*What is expected*
Output every line below without omitting or altering anything.

*Data excerpt*
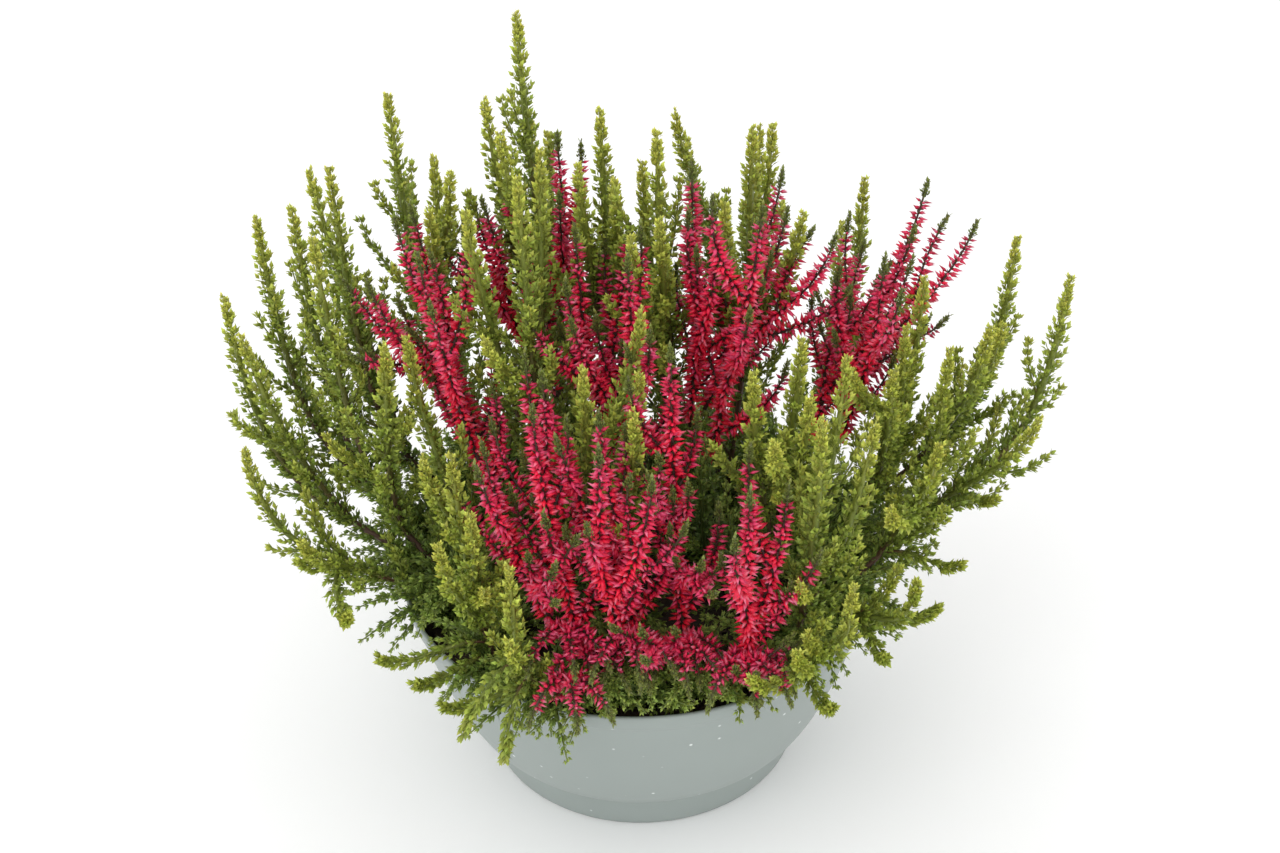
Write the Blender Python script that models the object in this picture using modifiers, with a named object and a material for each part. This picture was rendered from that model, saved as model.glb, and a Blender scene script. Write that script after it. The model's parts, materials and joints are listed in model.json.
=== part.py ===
"""Potted heather: a wide plastic bowl planted with green and crimson heather.

Metres, +Z up, front at -Y. The origin is the middle of the bowl's underside, where it stands.
Every spray is one solid: stems lofted along curved lines, with the scale leaves or the buds
raised from the stem's surface by a formula, and the side shoots fused to the main stem.
"""
import math
from collections import namedtuple

import bmesh
import bpy
import numpy as np

# The bowl
RIM_RADIUS = 0.115
BOWL_HEIGHT = 0.105
RIM_BAND_HEIGHT = 0.008
RIM_BAND_STEP = 0.0010
WALL_FOOT_RADIUS = 0.082
WALL_FOOT_HEIGHT = 0.021
WALL_CURVE_POWER = 0.6
FOOT_RADIUS = 0.077
FOOT_TOP_RADIUS = 0.081
FOOT_BAND_HEIGHT = 0.019
FOOT_RING_INNER_RADIUS = 0.068
REST_PAD_RADIUS = 0.020
RECESS_DEPTH = 0.002
WALL = 0.002
FLOOR_TOP = 0.0045
FLOOR_RADIUS = 0.074
EDGE_ROUND = 0.0006
BOWL_SIDES = 32
INNER_WALL_POINTS = 4
OUTER_WALL_POINTS = 5

# The soil and the holes that the stems stand in
SOIL_TOP = 0.092
SEAT_GAP = 0.0003
HOLE_DEPTH = 0.012
HOLE_RADIUS = 0.0023
HOLE_SIDES = 5
NECK_HEIGHT = 0.002

# Stems, and the leaves and buds raised from them: how many stand together in a whorl, how far
# they reach from the stem's middle, how far apart the whorls are, how far each tip rises along
# the stem, and the spikes' leafy tip
STEM_RADIUS = 0.0015
STEM_BURIED = HOLE_DEPTH - SEAT_GAP
CORE_RADIUS = 0.0024
Growth = namedtuple("Growth", "together reach pitch rise leafy_tip")
LEAVES = Growth(together=2, reach=0.0066, pitch=0.0170, rise=0.0085, leafy_tip=0.0)
TWIG_LEAVES = Growth(together=2, reach=0.0055, pitch=0.0150, rise=0.0070, leafy_tip=0.0)
BUDS = Growth(together=3, reach=0.0080, pitch=0.0165, rise=0.0040, leafy_tip=0.020)
LEAFY_TIP_REACH = 0.0036
SHOOT_TURN = 0.37
TAPER_LENGTH = 0.028
TAPER_POWER = 0.7
SLIMMEST = 0.25
CORE_SHARE = 0.6
BARE_STEP = 0.060
OUTER_BARE_STEP = 0.020
NEW_SHOOT_BARE = 0.008
SPIKE_BARE = 0.007
JOINT_BARE = 0.005
STUB_LENGTH = 0.022

# How far each two neighbours stay apart, and how the lines are bent to get there
LINE_STEP = 0.008
FINE_STEP = 0.003
CLEARANCE = 0.0008
BOWL_CLEARANCE = 0.0030
FORK_ZONE = 0.032
BEND_ROUNDS = 160
PAIR_RANGE = 0.040
PAIR_REFRESH = 10
WALL_SAMPLES = 64
RIM_ZONE = 0.014
PUSH_SHARE = 0.42
SMOOTHINGS = 2
FORK_FADE = 5
SLIM_END = 0.004
BLOCK = 256

# Branching: shares of the main stem at which side shoots leave it, and their lengths
FIRST_FORK = 0.24
FORK_STEP = 0.13
SPIKE_FORK = 0.20
SPIKE_FORK_STEP = 0.16
TWIG_FORK = 0.38
TWIG_LENGTH = 0.042
LOW_TWIG_FORKS = (0.07, 0.11)
LOW_TWIG_LENGTH = 0.038
FRONT_Y = -0.060
FORK_MARGIN = 0.012
OUTER_ROOT_RADIUS = 0.078
RIM_RISE = 0.045
OUTER_BARE = 0.034
INNER_LEAFY = 0.110
LEAFY_FROM = 0.016

# How far each twig points outward, sideways and up
TWIG_LEAN = (0.55, 0.8, 1.0)
TWIG_SWAY = 9.0
LOW_TWIG_LEANS = ((0.9, 0.9, 0.45), (0.9, -0.9, 0.45))

# Handles of the curves: shares of a stem's reach and climb, or of a side shoot's span
CURVE_SAMPLES = 200
RIM_START_REACH = 0.45
RIM_END_REACH = 0.06
RIM_END_CLIMB = 0.85
START_REACH = 0.40
START_CLIMB = 0.16
START_RISE = 0.028
END_REACH = 0.10
END_CLIMB = 0.42
LOOK_AHEAD = 0.04
SIDE_START_HANDLE = 0.30
SIDE_START_DIRECT = 0.8
SIDE_END_HANDLE = 0.32
SIDE_END_DIRECT = 0.6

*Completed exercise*
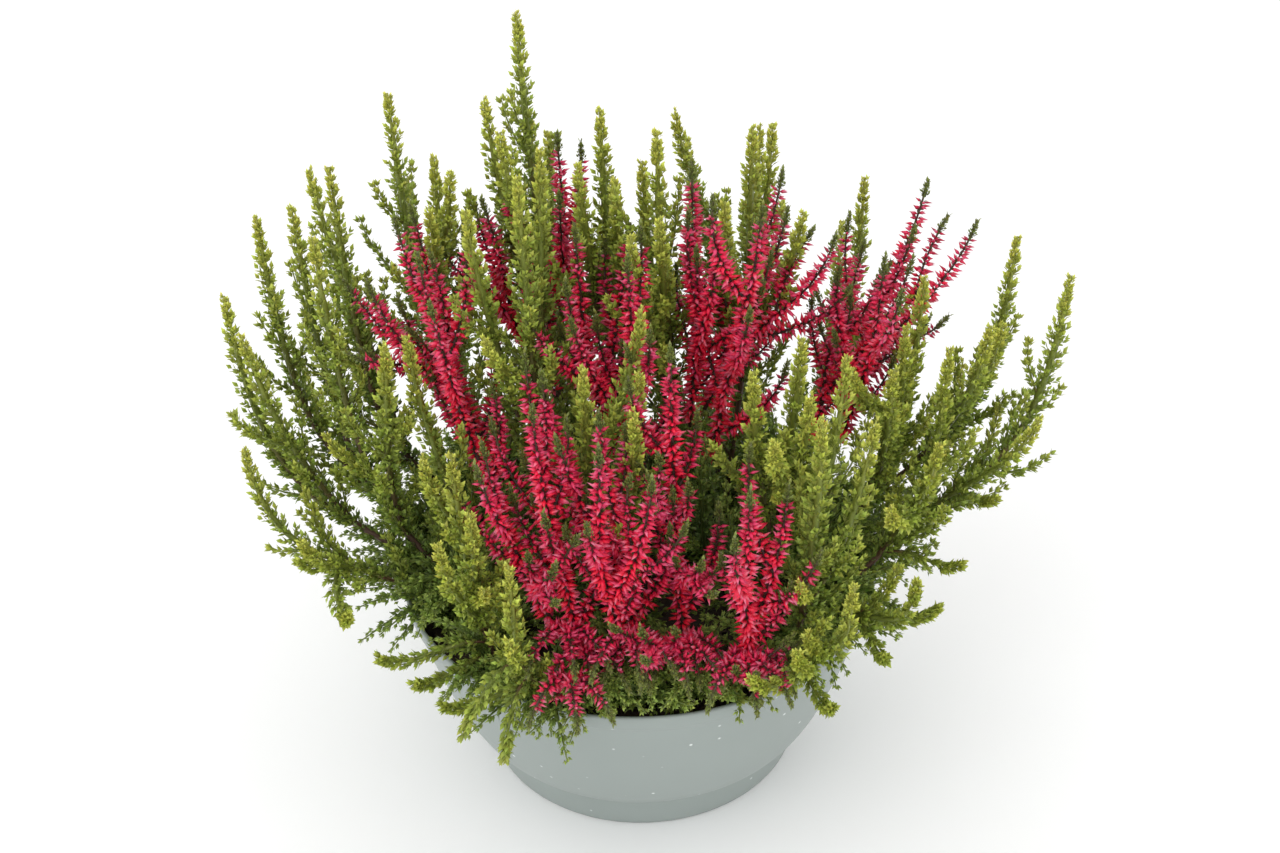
Write the Blender Python script that models the object in this picture using modifiers, with a named object and a material for each part. This picture was rendered from that model, saved as model.glb, and a Blender scene script. Write that script after it. The model's parts, materials and joints are listed in model.json.
=== part.py ===
"""Potted heather: a wide plastic bowl planted with green and crimson heather.

Metres, +Z up, front at -Y. The origin is the middle of the bowl's underside, where it stands.
Every spray is one solid: stems lofted along curved lines, with the scale leaves or the buds
raised from the stem's surface by a formula, and the side shoots fused to the main stem.
"""
import math
from collections import namedtuple

import bmesh
import bpy
import numpy as np

# The bowl
RIM_RADIUS = 0.115
BOWL_HEIGHT = 0.105
RIM_BAND_HEIGHT = 0.008
RIM_BAND_STEP = 0.0010
WALL_FOOT_RADIUS = 0.082
WALL_FOOT_HEIGHT = 0.021
WALL_CURVE_POWER = 0.6
FOOT_RADIUS = 0.077
FOOT_TOP_RADIUS = 0.081
FOOT_BAND_HEIGHT = 0.019
FOOT_RING_INNER_RADIUS = 0.068
REST_PAD_RADIUS = 0.020
RECESS_DEPTH = 0.002
WALL = 0.002
FLOOR_TOP = 0.0045
FLOOR_RADIUS = 0.074
EDGE_ROUND = 0.0006
BOWL_SIDES = 32
INNER_WALL_POINTS = 4
OUTER_WALL_POINTS = 5

# The soil and the holes that the stems stand in
SOIL_TOP = 0.092
SEAT_GAP = 0.0003
HOLE_DEPTH = 0.012
HOLE_RADIUS = 0.0023
HOLE_SIDES = 5
NECK_HEIGHT = 0.002

# Stems, and the leaves and buds raised from them: how many stand together in a whorl, how far
# they reach from the stem's middle, how far apart the whorls are, how far each tip rises along
# the stem, and the spikes' leafy tip
STEM_RADIUS = 0.0015
STEM_BURIED = HOLE_DEPTH - SEAT_GAP
CORE_RADIUS = 0.0024
Growth = namedtuple("Growth", "together reach pitch rise leafy_tip")
LEAVES = Growth(together=2, reach=0.0066, pitch=0.0170, rise=0.0085, leafy_tip=0.0)
TWIG_LEAVES = Growth(together=2, reach=0.0055, pitch=0.0150, rise=0.0070, leafy_tip=0.0)
BUDS = Growth(together=3, reach=0.0080, pitch=0.0165, rise=0.0040, leafy_tip=0.020)
LEAFY_TIP_REACH = 0.0036
SHOOT_TURN = 0.37
TAPER_LENGTH = 0.028
TAPER_POWER = 0.7
SLIMMEST = 0.25
CORE_SHARE = 0.6
BARE_STEP = 0.060
OUTER_BARE_STEP = 0.020
NEW_SHOOT_BARE = 0.008
SPIKE_BARE = 0.007
JOINT_BARE = 0.005
STUB_LENGTH = 0.022

# How far each two neighbours stay apart, and how the lines are bent to get there
LINE_STEP = 0.008
FINE_STEP = 0.003
CLEARANCE = 0.0008
BOWL_CLEARANCE = 0.0030
FORK_ZONE = 0.032
BEND_ROUNDS = 160
PAIR_RANGE = 0.040
PAIR_REFRESH = 10
WALL_SAMPLES = 64
RIM_ZONE = 0.014
PUSH_SHARE = 0.42
SMOOTHINGS = 2
FORK_FADE = 5
SLIM_END = 0.004
BLOCK = 256

# Branching: shares of the main stem at which side shoots leave it, and their lengths
FIRST_FORK = 0.24
FORK_STEP = 0.13
SPIKE_FORK = 0.20
SPIKE_FORK_STEP = 0.16
TWIG_FORK = 0.38
TWIG_LENGTH = 0.042
LOW_TWIG_FORKS = (0.07, 0.11)
LOW_TWIG_LENGTH = 0.038
FRONT_Y = -0.060
FORK_MARGIN = 0.012
OUTER_ROOT_RADIUS = 0.078
RIM_RISE = 0.045
OUTER_BARE = 0.034
INNER_LEAFY = 0.110
LEAFY_FROM = 0.016

# How far each twig points outward, sideways and up
TWIG_LEAN = (0.55, 0.8, 1.0)
TWIG_SWAY = 9.0
LOW_TWIG_LEANS = ((0.9, 0.9, 0.45), (0.9, -0.9, 0.45))

# Handles of the curves: shares of a stem's reach and climb, or of a side shoot's span
CURVE_SAMPLES = 200
RIM_START_REACH = 0.45
RIM_END_REACH = 0.06
RIM_END_CLIMB = 0.85
START_REACH = 0.40
START_CLIMB = 0.16
START_RISE = 0.028
END_REACH = 0.10
END_CLIMB = 0.42
LOOK_AHEAD = 0.04
SIDE_START_HANDLE = 0.30
SIDE_START_DIRECT = 0.8
SIDE_END_HANDLE = 0.32
SIDE_END_DIRECT = 0.6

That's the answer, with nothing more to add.